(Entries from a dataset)
◆ ◆ ◆ ◆ ◆

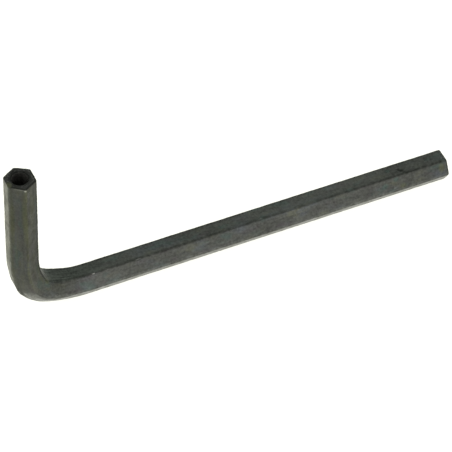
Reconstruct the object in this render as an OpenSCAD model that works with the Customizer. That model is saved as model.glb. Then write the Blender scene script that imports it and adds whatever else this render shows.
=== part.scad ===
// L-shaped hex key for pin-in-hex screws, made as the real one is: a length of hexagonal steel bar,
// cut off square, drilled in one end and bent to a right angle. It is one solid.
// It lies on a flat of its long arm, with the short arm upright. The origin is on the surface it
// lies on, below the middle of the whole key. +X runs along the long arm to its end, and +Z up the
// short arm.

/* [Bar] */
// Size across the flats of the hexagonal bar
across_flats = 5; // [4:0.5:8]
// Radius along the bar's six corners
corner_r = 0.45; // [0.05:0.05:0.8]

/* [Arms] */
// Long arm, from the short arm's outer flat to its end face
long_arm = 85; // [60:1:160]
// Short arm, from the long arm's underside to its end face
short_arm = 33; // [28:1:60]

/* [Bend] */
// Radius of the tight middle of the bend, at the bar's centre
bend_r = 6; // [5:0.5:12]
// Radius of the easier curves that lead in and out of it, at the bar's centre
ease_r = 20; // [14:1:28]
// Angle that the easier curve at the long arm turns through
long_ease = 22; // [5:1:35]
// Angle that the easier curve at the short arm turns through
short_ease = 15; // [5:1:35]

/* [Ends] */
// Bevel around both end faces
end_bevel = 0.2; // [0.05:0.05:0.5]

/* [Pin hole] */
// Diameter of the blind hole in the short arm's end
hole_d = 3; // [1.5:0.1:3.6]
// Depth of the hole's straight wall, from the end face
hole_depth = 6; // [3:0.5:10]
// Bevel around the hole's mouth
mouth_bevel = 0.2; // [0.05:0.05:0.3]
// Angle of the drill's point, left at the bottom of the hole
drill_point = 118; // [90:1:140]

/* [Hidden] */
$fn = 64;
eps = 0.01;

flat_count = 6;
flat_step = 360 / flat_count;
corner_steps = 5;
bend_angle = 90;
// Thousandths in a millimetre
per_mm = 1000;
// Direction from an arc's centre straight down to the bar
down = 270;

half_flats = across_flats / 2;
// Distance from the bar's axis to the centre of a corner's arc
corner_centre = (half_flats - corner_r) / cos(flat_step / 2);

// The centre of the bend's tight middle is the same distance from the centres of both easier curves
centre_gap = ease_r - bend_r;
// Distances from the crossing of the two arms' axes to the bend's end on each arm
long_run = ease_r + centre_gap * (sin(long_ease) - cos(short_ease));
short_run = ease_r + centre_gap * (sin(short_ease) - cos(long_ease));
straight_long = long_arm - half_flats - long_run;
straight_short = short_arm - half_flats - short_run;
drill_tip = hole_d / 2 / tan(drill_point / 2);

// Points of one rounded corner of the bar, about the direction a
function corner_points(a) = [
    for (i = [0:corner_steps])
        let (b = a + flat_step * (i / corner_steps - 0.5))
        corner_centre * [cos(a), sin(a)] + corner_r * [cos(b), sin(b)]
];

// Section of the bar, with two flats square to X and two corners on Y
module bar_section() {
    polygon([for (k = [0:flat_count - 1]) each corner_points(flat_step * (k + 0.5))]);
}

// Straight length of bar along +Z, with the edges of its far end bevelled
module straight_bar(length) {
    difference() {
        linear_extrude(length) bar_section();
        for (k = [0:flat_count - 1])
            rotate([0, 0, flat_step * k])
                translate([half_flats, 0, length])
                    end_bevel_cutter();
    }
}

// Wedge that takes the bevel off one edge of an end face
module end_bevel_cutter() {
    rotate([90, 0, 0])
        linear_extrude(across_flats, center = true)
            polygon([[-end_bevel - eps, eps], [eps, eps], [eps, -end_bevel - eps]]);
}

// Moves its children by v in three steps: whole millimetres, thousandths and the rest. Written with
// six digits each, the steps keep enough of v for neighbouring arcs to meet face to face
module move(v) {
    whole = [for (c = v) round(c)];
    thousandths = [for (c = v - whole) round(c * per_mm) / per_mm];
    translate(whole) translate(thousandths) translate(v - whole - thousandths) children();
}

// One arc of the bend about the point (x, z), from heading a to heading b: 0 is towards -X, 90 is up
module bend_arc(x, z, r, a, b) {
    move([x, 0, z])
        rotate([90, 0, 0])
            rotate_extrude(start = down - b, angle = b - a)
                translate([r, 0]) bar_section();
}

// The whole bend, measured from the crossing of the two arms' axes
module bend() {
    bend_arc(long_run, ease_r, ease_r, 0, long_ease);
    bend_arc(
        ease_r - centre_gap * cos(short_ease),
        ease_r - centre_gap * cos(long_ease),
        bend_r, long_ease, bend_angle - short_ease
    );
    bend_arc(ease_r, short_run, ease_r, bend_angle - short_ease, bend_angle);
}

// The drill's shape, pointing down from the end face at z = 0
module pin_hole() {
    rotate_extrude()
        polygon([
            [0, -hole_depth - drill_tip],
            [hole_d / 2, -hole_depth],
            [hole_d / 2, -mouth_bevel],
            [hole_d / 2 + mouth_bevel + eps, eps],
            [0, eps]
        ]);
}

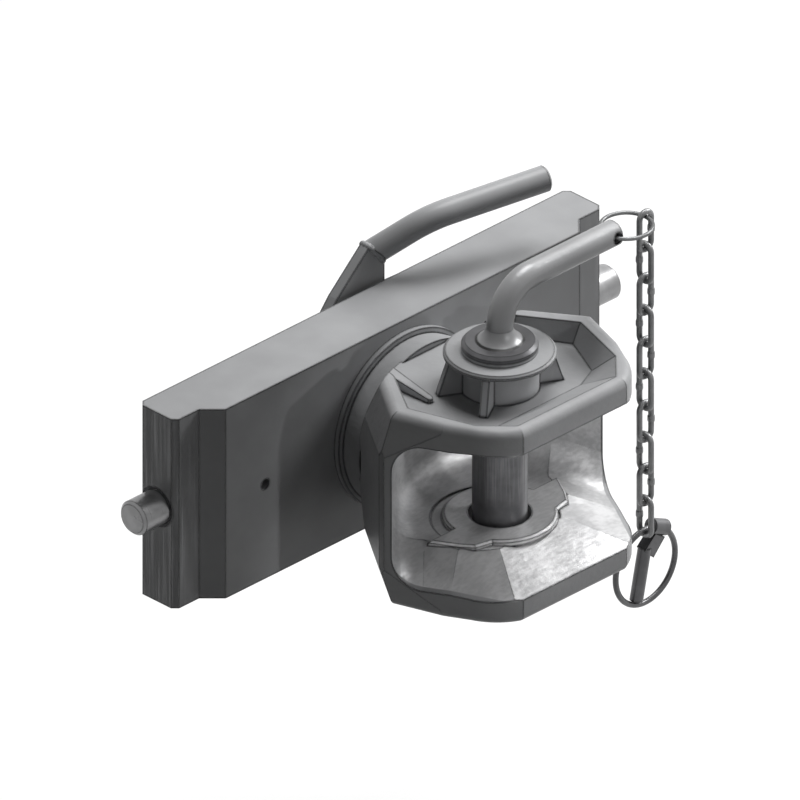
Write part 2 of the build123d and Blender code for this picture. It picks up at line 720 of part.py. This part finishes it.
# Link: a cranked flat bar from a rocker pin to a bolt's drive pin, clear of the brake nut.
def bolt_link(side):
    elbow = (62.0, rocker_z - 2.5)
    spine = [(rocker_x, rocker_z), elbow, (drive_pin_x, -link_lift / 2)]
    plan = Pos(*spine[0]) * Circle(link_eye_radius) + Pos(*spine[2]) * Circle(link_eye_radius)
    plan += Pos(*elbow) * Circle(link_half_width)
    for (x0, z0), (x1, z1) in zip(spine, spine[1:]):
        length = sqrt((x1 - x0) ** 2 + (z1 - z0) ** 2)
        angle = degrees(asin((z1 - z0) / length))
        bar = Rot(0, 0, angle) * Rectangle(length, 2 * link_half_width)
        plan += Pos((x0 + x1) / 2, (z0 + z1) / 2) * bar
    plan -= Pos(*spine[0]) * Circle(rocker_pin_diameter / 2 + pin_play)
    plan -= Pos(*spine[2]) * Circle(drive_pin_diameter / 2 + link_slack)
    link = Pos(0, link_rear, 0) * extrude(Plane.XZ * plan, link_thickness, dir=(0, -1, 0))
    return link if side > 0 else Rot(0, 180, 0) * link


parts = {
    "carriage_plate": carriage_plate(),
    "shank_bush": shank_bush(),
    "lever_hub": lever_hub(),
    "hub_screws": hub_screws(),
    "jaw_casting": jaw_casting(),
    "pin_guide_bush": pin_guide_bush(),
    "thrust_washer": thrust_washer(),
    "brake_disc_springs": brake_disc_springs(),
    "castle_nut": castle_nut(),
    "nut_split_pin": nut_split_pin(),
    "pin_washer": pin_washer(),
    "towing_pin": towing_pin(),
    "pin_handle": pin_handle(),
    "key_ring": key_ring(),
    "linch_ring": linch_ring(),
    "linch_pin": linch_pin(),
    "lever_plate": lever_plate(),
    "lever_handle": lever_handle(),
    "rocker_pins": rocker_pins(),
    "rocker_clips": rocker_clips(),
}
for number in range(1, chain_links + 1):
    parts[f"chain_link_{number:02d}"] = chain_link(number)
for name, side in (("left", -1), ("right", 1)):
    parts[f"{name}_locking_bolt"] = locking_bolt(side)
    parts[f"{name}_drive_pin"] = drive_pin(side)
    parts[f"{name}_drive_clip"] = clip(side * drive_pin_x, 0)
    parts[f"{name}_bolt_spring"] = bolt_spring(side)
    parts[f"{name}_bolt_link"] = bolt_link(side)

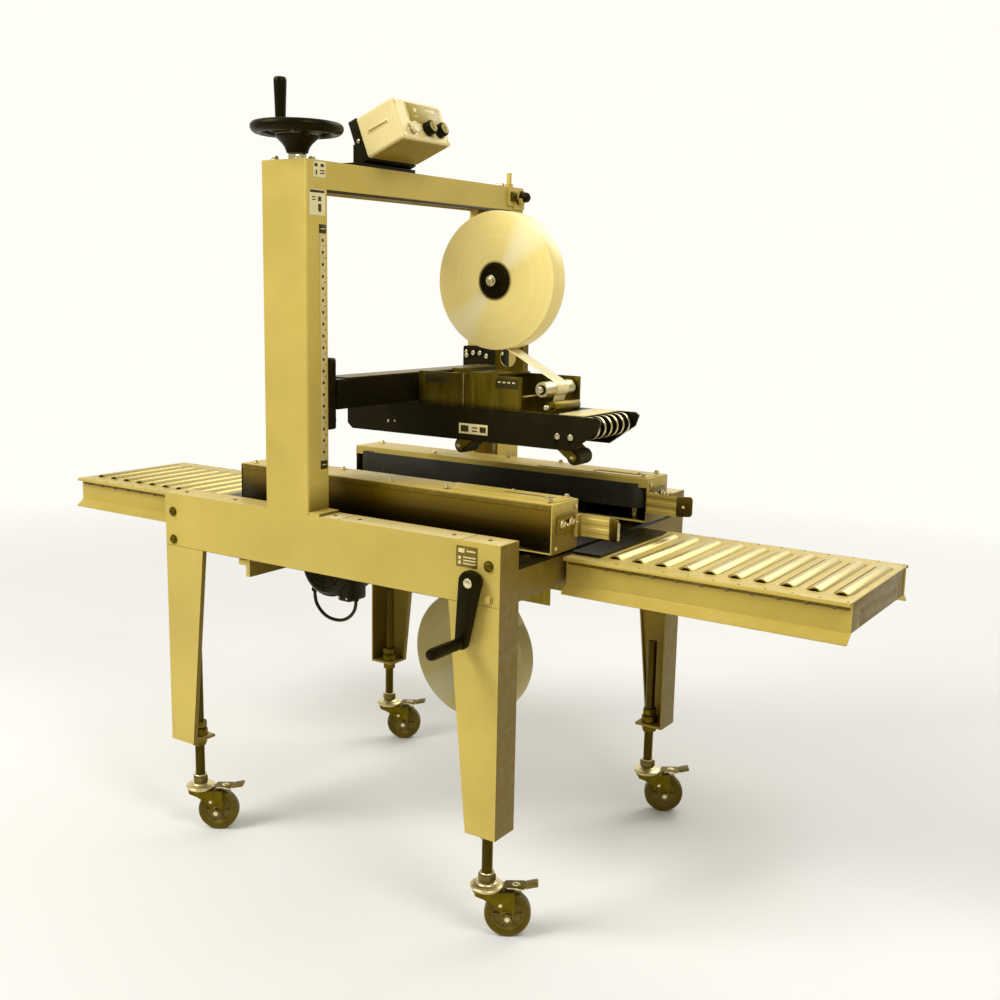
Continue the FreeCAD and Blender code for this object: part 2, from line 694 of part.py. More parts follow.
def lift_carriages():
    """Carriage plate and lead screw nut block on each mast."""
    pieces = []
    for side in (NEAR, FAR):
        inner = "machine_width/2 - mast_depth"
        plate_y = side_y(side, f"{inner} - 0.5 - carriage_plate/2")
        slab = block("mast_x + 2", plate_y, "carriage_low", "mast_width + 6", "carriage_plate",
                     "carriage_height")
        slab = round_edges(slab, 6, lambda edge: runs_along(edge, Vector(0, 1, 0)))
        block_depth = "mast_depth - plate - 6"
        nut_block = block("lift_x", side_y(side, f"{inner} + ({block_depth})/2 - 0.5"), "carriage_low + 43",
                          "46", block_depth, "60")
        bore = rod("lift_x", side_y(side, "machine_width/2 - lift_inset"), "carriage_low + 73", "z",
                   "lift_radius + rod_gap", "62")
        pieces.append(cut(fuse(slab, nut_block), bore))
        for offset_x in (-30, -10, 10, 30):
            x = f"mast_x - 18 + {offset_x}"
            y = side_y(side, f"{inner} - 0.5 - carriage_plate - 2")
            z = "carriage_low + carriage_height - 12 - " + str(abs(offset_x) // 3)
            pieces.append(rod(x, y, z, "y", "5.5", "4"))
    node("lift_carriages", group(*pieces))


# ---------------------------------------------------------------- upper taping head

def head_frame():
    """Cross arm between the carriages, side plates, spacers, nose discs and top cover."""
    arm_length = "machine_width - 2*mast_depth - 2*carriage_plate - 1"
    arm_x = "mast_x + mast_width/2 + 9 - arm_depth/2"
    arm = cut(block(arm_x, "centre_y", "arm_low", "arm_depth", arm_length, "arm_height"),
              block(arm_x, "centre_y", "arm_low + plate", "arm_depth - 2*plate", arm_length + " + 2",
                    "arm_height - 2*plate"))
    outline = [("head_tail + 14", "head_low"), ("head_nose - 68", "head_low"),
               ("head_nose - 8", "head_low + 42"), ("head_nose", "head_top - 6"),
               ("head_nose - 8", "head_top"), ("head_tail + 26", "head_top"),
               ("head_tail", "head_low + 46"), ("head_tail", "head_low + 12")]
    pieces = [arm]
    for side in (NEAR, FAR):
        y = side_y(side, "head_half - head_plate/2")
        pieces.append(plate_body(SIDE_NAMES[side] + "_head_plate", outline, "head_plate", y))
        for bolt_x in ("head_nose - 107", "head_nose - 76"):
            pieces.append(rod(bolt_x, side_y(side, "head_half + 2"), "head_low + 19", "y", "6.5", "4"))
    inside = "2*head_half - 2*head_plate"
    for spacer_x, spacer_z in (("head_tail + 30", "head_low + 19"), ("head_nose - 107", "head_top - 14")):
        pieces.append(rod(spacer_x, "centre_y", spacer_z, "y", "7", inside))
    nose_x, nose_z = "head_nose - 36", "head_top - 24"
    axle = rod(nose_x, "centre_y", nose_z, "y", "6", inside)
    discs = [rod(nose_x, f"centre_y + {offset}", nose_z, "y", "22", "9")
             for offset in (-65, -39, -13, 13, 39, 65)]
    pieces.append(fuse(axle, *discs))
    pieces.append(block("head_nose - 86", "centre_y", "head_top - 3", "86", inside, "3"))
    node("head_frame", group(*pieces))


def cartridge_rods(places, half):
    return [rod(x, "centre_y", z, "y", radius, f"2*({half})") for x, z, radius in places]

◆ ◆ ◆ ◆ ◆

Pull every line holding "else" out of the records.

## THE RESPONSE
Reconstruct the object in this render as an OpenSCAD model that works with the Customizer. That model is saved as model.glb. Then write the Blender scene script that imports it and adds whatever else this render shows.
    return link if side > 0 else Rot(0, 180, 0) * link